>> BEGIN SOURCE MATERIAL
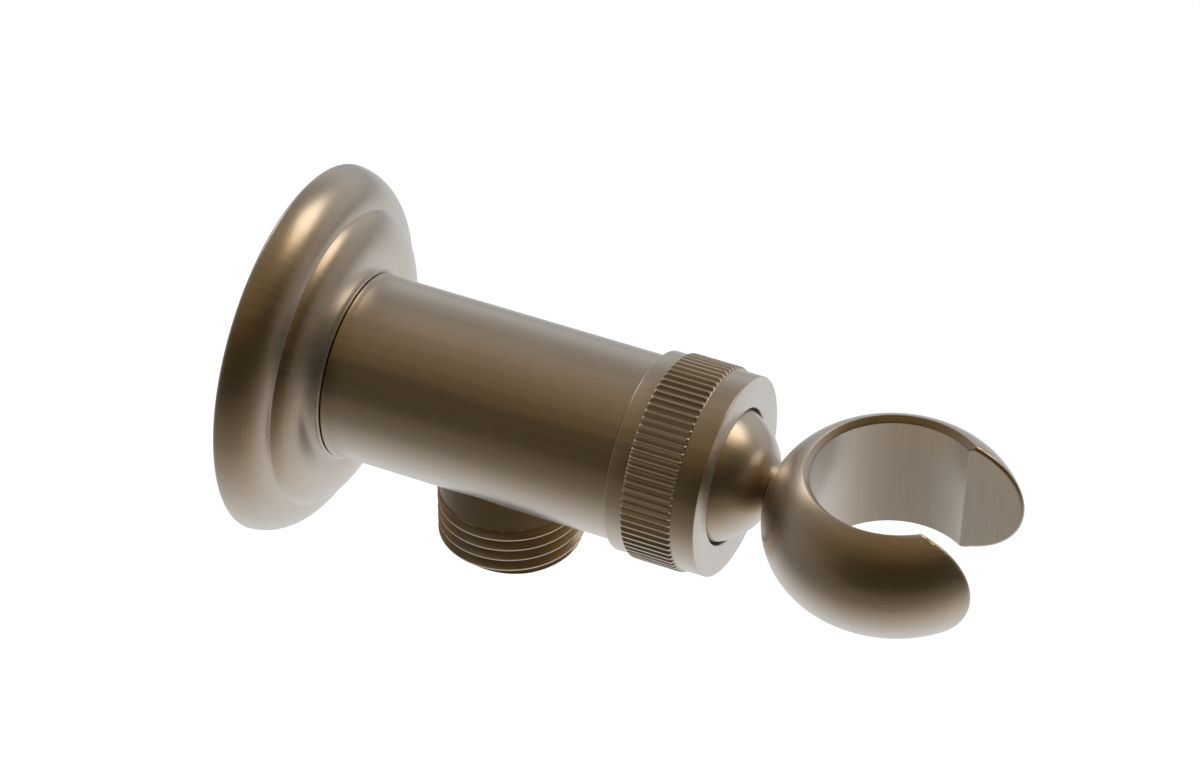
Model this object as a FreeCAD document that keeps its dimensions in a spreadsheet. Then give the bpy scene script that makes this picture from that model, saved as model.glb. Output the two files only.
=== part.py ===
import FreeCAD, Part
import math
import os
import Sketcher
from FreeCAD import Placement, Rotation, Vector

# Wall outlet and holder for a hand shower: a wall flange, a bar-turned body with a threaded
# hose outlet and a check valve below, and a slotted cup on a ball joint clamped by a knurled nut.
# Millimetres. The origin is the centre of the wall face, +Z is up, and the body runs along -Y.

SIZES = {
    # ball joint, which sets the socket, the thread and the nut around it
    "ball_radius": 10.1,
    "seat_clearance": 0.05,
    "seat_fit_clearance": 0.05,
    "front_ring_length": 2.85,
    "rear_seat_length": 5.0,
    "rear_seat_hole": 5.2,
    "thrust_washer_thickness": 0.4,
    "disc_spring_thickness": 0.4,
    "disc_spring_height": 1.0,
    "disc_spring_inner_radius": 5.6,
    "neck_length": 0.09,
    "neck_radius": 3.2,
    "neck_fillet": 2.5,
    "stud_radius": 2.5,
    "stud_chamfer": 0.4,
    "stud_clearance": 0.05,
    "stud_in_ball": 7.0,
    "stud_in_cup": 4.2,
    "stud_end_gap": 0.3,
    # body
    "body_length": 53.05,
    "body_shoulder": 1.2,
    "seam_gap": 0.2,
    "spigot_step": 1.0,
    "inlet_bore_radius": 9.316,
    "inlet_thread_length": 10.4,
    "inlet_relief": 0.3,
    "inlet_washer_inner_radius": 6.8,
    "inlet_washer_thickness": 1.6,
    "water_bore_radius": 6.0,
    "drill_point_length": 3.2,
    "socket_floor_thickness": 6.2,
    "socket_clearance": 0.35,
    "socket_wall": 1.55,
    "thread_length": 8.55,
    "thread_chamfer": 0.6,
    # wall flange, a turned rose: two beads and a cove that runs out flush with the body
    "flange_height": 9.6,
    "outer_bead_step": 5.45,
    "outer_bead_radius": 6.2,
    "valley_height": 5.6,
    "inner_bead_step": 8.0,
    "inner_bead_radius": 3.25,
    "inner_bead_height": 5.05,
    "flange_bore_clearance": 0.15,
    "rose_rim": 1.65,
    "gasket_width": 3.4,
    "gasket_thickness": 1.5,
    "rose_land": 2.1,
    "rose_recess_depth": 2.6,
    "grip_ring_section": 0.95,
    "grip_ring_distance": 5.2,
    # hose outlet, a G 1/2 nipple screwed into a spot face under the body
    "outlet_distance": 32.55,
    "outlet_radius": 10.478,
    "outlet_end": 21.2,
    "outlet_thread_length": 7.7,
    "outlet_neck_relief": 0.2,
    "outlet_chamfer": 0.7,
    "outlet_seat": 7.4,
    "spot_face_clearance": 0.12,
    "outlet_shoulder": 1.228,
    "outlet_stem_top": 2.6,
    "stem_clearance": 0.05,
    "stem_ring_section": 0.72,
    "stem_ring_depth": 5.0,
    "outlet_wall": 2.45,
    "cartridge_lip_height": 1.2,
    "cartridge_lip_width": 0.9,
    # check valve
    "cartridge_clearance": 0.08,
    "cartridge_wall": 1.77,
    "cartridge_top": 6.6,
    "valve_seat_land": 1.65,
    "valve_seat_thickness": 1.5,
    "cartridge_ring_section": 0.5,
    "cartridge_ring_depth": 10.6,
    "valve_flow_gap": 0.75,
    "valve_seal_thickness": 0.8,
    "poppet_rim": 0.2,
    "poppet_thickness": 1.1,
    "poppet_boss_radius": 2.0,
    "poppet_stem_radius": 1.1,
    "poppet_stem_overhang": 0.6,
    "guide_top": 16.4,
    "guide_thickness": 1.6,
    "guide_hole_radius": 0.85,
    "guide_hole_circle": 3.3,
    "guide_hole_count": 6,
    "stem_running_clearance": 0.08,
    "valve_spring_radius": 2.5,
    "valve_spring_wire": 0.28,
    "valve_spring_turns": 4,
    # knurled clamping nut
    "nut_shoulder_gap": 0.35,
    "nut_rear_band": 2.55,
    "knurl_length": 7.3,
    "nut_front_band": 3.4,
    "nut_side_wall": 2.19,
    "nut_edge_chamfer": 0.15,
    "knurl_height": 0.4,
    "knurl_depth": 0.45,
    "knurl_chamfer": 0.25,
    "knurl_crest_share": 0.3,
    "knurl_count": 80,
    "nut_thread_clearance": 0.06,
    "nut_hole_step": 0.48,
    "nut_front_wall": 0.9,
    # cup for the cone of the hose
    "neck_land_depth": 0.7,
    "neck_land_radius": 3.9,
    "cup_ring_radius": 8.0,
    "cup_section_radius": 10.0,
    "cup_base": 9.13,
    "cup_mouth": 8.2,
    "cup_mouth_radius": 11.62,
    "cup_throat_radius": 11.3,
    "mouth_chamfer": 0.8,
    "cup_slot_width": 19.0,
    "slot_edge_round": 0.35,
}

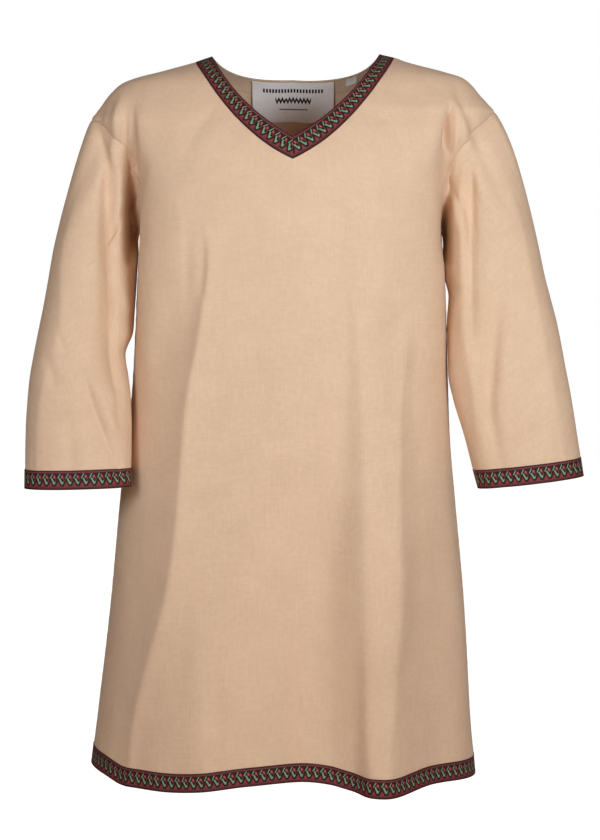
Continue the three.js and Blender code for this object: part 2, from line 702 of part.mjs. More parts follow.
>> END SOURCE MATERIAL
* _PROBLEM TO SOLVE_
Using the records above, select and copy every line that has the word "this".

* _PROBLEM SOLUTION_
Model this object as a FreeCAD document that keeps its dimensions in a spreadsheet. Then give the bpy scene script that makes this picture from that model, saved as model.glb. Output the two files only.
Continue the three.js and Blender code for this object: part 2, from line 702 of part.mjs. More parts follow.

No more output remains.